Alani showed Al Jazeera hundreds of photos of babies born with cleft pallets, elongated heads, a baby born with one eye in the centre of its face, overgrown limbs, short limbs, and malformed ears, noses and spines.

Depleted Uranium.  But the Pentagon's Michael Kilpatrick knows best, right?  Because the Pentagon would never do anything that would harm anyone, right? 



Last month, Rob Edwards (Guardian) reported:

Cleaning up more than 300 sites in Iraq still contaminated by depleted uranium (DU) weapons will cost at least $30m, according to a report by a Dutch peace group to be published on Thursday.
The report, which was funded by the Norwegian Ministry of Foreign Affairs, warns that the contamination is being spread by poorly regulated scrap metal dealers, including children. It also documents evidence that DU munitions were fired at light vehicles, buildings and other civilian infrastructure including the Iraqi Ministry of Planning in Baghdad – casting doubt on official assurances that only armoured vehicles were targeted. "The use of DU in populated areas is alarming," it says, adding that many more contaminated sites are likely to be discovered.
More than 400 tonnes of DU ammunition are estimated to have been fired by jets and tanks in the two Iraq wars in 1991 and 2003, the vast majority by US forces. The UK government says that British forces fired less than three tonnes.
DU is a chemically toxic and radioactive heavy metal produced as waste by the nuclear power industry. It is used in weapons because it is an extremely hard material capable of piercing armour.
However, it can contaminate the environment, and has been linked to health problems in civilian populations. Iraqi doctors have reported increases in cancers, and an alleged rise in birth defects is under investigation by the World Health Organisation and the Iraqi Ministry of Health.

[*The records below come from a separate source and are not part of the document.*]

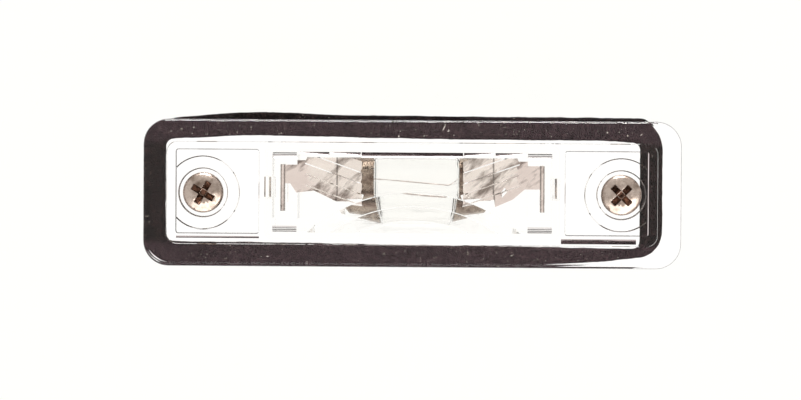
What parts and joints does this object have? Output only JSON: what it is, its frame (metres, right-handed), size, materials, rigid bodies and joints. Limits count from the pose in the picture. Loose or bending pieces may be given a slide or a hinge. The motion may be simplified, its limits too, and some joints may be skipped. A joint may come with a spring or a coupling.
{
  "type": "number plate lamp",
  "caption": "Clear screw-on number plate lamp with a prismatic window, foam seal, clipped-in bulb carrier and a festoon bulb held by two sheet contacts.",
  "frame": {"origin": "centre of the mounting plane, midway between the two screws on the rear face of the seal", "axes": "+Z out of the lens, along the screws; +X along the lamp to the right as seen from the front; +Y up"},
  "size_m": [0.1063, 0.0304, 0.0278],
  "materials": {
    "clear_acrylic": "polished clear moulding",
    "black_foam_rubber": "matte, fine closed cells, dusty",
    "clear_polycarbonate": "clear moulding",
    "nickel_plated_sheet": "nickel plated stamping",
    "bulb_glass": "clear",
    "bulb_cap_metal": "nickel plated, slightly tarnished",
    "cap_cement": "matte",
    "solder": "soft sheen",
    "lead_wire": "drawn wire",
    "tungsten": "fine coiled wire",
    "plated_screw_steel": "plated, a little dulled"
  },
  "bodies": {
    "root": {"lens": "clear_acrylic", "gasket": "black_foam_rubber", "bulb_carrier": "clear_polycarbonate", "contact_left": "nickel_plated_sheet", "contact_right": "nickel_plated_sheet", "bulb_glass": "bulb_glass", "bulb_cap_left": "bulb_cap_metal", "bulb_cap_right": "bulb_cap_metal", "cap_cement_left": "cap_cement", "cap_cement_right": "cap_cement", "solder_tip_left": "solder", "solder_tip_right": "solder", "lead_wire_left": "lead_wire", "lead_wire_right": "lead_wire", "filament": "tungsten", "screw_left": "plated_screw_steel", "screw_right": "plated_screw_steel"}
  },
  "joints": []
}
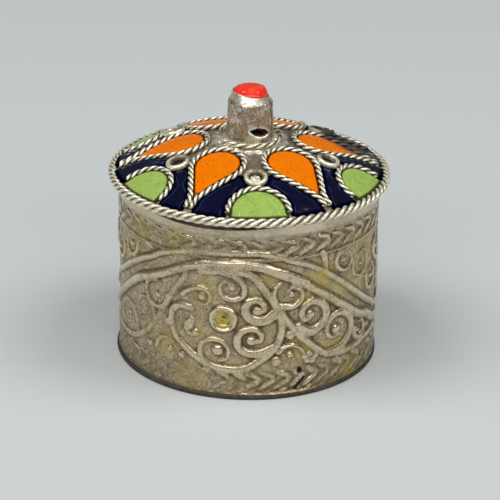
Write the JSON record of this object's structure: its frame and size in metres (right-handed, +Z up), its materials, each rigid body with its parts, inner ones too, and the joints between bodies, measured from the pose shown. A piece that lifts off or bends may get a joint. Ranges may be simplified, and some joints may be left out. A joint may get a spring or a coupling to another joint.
{
  "type": "lidded box",
  "caption": "Round silver box with a lift-off domed lid: twisted-wire cells of orange, green and navy enamel, a rope edge and a tubular finial that holds a coral.",
  "frame": {"origin": "centre of the underside of the base plate, on the surface the box stands on", "axes": "+Z up through the finial; the front of the picture faces -Y, so +X is to the right and +Y goes away"},
  "size_m": [0.0406, 0.0406, 0.0406],
  "materials": {
    "silver_body": "warm grey silver, chased, with olive and brown tarnish in the recesses and worn bright ridges",
    "silver_lid": "dull silver plate with tarnish",
    "silver_finial": "pitted and hammered silver with warm tarnish and a bright burnished lip",
    "silver_wire": "bright worn silver wire, dark between the strands",
    "enamel_orange": "opaque orange enamel, satin gloss with small red specks",
    "enamel_green": "opaque yellow-green enamel with dark specks, satin gloss",
    "enamel_navy": "very dark blue enamel, high gloss",
    "coral": "polished red-orange coral",
    "packing": "dark resin packing"
  },
  "bodies": {
    "body": {"body_wall": "silver_body", "base_plate": "silver_body"},
    "lid": {"lid_plate": "silver_lid", "lid_collar": "silver_lid", "lid_rim_rope": "silver_wire", "finial_tube": "silver_finial", "finial_rope": "silver_wire", "stone_bed": "packing", "coral_cabochon": "coral", "petal_wire_1": "silver_wire", "petal_enamel_1": "enamel_orange", "arch_wire_1": "silver_wire", "arch_enamel_1": "enamel_green", "lid_ring_1": "silver_wire", "petal_wire_2": "silver_wire", "petal_enamel_2": "enamel_orange", "arch_wire_2": "silver_wire", "arch_enamel_2": "enamel_green", "lid_ring_2": "silver_wire", "petal_wire_3": "silver_wire", "petal_enamel_3": "enamel_orange", "arch_wire_3": "silver_wire", "arch_enamel_3": "enamel_green", "lid_ring_3": "silver_wire", "petal_wire_4": "silver_wire", "petal_enamel_4": "enamel_orange", "arch_wire_4": "silver_wire", "arch_enamel_4": "enamel_green", "lid_ring_4": "silver_wire", "petal_wire_5": "silver_wire", "petal_enamel_5": "enamel_orange", "arch_wire_5": "silver_wire", "arch_enamel_5": "enamel_green", "lid_ring_5": "silver_wire", "petal_wire_6": "silver_wire", "petal_enamel_6": "enamel_orange", "arch_wire_6": "silver_wire", "arch_enamel_6": "enamel_green", "lid_ring_6": "silver_wire", "field_enamel_1": "enamel_navy", "field_enamel_2": "enamel_navy", "field_enamel_3": "enamel_navy", "field_enamel_4": "enamel_navy", "field_enamel_5": "enamel_navy", "field_enamel_6": "enamel_navy", "field_enamel_7": "enamel_navy", "field_enamel_8": "enamel_navy", "field_enamel_9": "enamel_navy", "field_enamel_10": "enamel_navy", "field_enamel_11": "enamel_navy", "field_enamel_12": "enamel_navy"}
  },
  "joints": [
    {"name": "lid_lift", "type": "slide", "parent": "body", "child": "lid", "axis": [0, 0, 1], "range_m": [0, 0.025]}
  ]
}
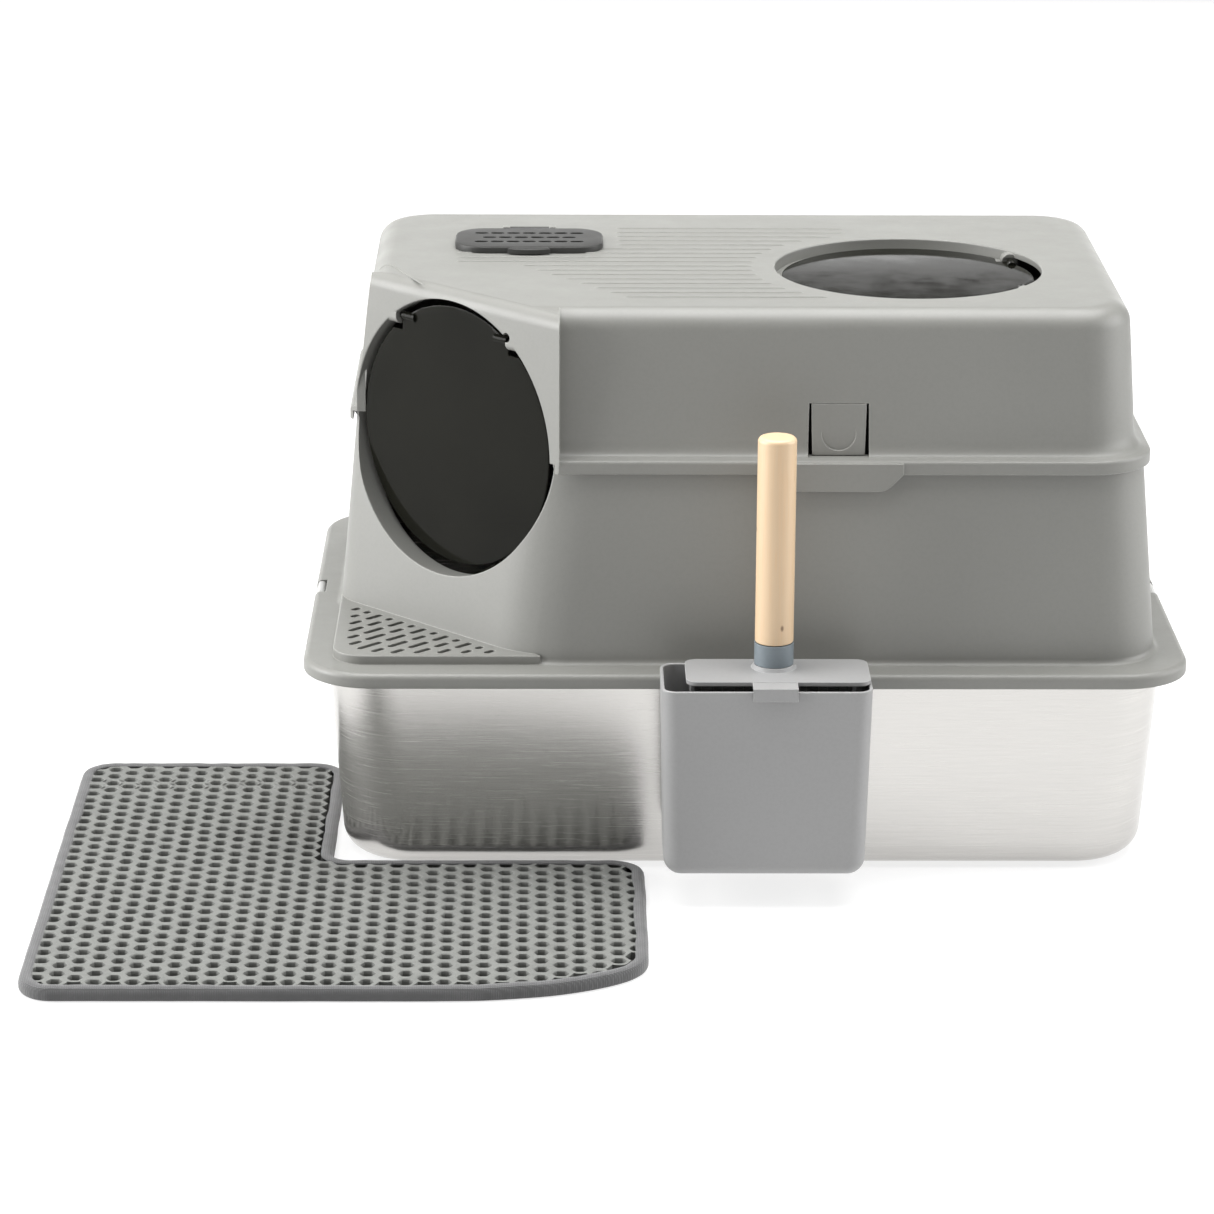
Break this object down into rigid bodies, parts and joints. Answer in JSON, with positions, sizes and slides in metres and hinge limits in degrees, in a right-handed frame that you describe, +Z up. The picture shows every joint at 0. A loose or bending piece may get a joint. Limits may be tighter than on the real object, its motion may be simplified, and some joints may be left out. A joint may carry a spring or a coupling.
{
  "type": "hooded cat litter box",
  "caption": "Enclosed cat litter box: steel pan with a clipped-on plastic enclosure and lift-off hood, round swing doors at the corner and on top, hanging scoop holder and an L-shaped floor mat.",
  "frame": {"origin": "middle of the pan's flat underside, on the floor", "axes": "+X along the pan's long side towards the top exit, +Y towards the back, +Z up; the front with the latch and scoop faces -Y and the entry is at the front left"},
  "size_m": [0.77, 0.613, 0.3898],
  "materials": {
    "pan_steel": "horizontally brushed stainless steel",
    "enclosure_plastic": "warm grey moulded plastic, fine satin texture",
    "clip_plastic": "light grey moulded plastic",
    "pin_steel": "plain steel pin or zinc-plated screw",
    "pin_dark": "dark nylon pivot pin",
    "tinted_plastic": "glossy smoke-tinted clear plastic",
    "charcoal_plastic": "charcoal moulded plastic",
    "carbon_felt": "activated carbon felt pad",
    "holder_plastic": "neutral grey moulded plastic",
    "ferrule_plastic": "blue-grey moulded plastic",
    "beech_wood": "turned beech, clear satin varnish",
    "mat_foam": "grey foam with a honeycomb of open cells",
    "mat_foam_dark": "grey foam backing sheet",
    "mat_fabric": "dark grey woven edge binding"
  },
  "bodies": {
    "base": {"stainless_pan": "pan_steel", "lower_enclosure": "enclosure_plastic", "rim_clip_pin_left": "pin_steel", "rim_clip_pin_right": "pin_steel"},
    "left_clip": {"rim_clip_left": "clip_plastic"},
    "right_clip": {"rim_clip_right": "clip_plastic"},
    "hood_body": {"hood": "enclosure_plastic", "filter_tray": "charcoal_plastic", "carbon_filter": "carbon_felt", "filter_cover_pin": "pin_steel"},
    "front_latch": {"latch_tab_front": "enclosure_plastic"},
    "rear_latch": {"latch_tab_rear": "enclosure_plastic"},
    "entry_door": {"entry_flap": "tinted_plastic", "entry_flap_pin_left": "pin_dark", "entry_flap_pin_right": "pin_dark"},
    "exit_door": {"exit_flap": "tinted_plastic", "exit_flap_pin_left": "pin_dark", "exit_flap_pin_right": "pin_dark"},
    "filter_lid": {"filter_cover": "charcoal_plastic"},
    "holder": {"scoop_holder": "holder_plastic"},
    "scoop": {"scoop_head": "holder_plastic", "handle_ferrule": "ferrule_plastic", "scoop_handle": "beech_wood", "handle_screw": "pin_steel"},
    "floor_mat": {"mat_base": "mat_foam_dark", "mat_top": "mat_foam", "mat_binding": "mat_fabric"}
  },
  "joints": [
    {"name": "hood_lift", "type": "slide", "parent": "base", "child": "hood_body", "axis": [0, 0, 1], "range_m": [0, 0.2]},
    {"name": "entry_door_swing", "type": "hinge", "parent": "hood_body", "child": "entry_door", "pos_m": [-0.19671, -0.09581, 0.3585], "axis": [0.7071, -0.7071, 0], "range_deg": [-60, 60]},
    {"name": "exit_door_lift", "type": "hinge", "parent": "hood_body", "child": "exit_door", "pos_m": [0.1895, -0.027, 0.378], "axis": [0, 1, 0], "range_deg": [0, 75]},
    {"name": "filter_lid_hinge", "type": "hinge", "parent": "hood_body", "child": "filter_lid", "pos_m": [-0.148, 0.0802, 0.3876], "axis": [-1, 0, 0], "range_deg": [0, 100]},
    {"name": "front_latch_press", "type": "hinge", "parent": "hood_body", "child": "front_latch", "pos_m": [0.0595, -0.15886, 0.3219], "axis": [-1, 0, 0], "range_deg": [-4, 0], "stiffness_Nm_per_rad": 0.5},
    {"name": "rear_latch_press", "type": "hinge", "parent": "hood_body", "child": "rear_latch", "pos_m": [0.0595, 0.15886, 0.3219], "axis": [1, 0, 0], "range_deg": [-4, 0], "stiffness_Nm_per_rad": 0.5},
    {"name": "left_clip_swing", "type": "hinge", "parent": "base", "child": "left_clip", "pos_m": [-0.2963, 0.004, 0.1412], "axis": [0, 1, 0], "range_deg": [0, 60]},
    {"name": "right_clip_swing", "type": "hinge", "parent": "base", "child": "right_clip", "pos_m": [0.2963, 0.004, 0.1412], "axis": [0, -1, 0], "range_deg": [0, 60]},
    {"name": "holder_unclip", "type": "slide", "parent": "base", "child": "holder", "axis": [0, -1, 0], "range_m": [0, 0.12]},
    {"name": "scoop_draw", "type": "slide", "parent": "holder", "child": "scoop", "axis": [0, 0, 1], "range_m": [0, 0.2]},
    {"name": "mat_slide", "type": "slide", "parent": "base", "child": "floor_mat", "axis": [0, -1, 0], "range_m": [0, 0.25]}
  ]
}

It's amazing that the US news media had 31 days in March to do anything resembling actual reporting on Iraq and they did nothing.  Even something as simple as a trip to the Pentagon to ask if they were standing by those 2003 remarks was beyond the media's scope.  Why is that, do you suppose?

Because Iraq is a failed state and you can't sell war -- and that is what the American media is in the business of doing -- if you tell the truth.  So they avoid telling the truth about Iraq because that might harm war on Syria or North Korea or Iran or who knows where the wheel stops?



The following community sites -- plus NPR Music, Pacifica Evening News, Antiwar.com, L Studio and Cindy Sheehan  -- updated last night and this morning:



Wally's "THIS JUST IN! BARRY O COSTS US A LOT OF MONEY!" isn't showing up above. Trudy Rubin is a columnist for the Philadelphia Inquirer who is syndicated nationally.  She's also a rare columnist who will admit when she's wrong, as she does as the top of "Have we learned from our waste of billions in Iraq?" (Columbus Dispatch; Sacremento Bee):


Two weeks ago, on the 10th anniversary of the Iraq war, I wrote a column that laid out the losers in the conflict. I argued there still were no clear winners.
One reader responded that there are obvious winners: the private civilian contractors who provided security and supplies for the war effort, and were paid tens of billions of dollars by the U.S. government. A hefty chunk of those billions was wasted due to overbilling, shoddy work and fraud.
The reader was correct (although I disagree with his assertion that we began the war in order to fuel the military-industrial complex). He fingered an important problem we still haven’t come to grips with: Our military and civilian agencies seem unable to conduct massive nation-building efforts in war zones effectively, or to supervise the private contractors to whom we often outsource this job.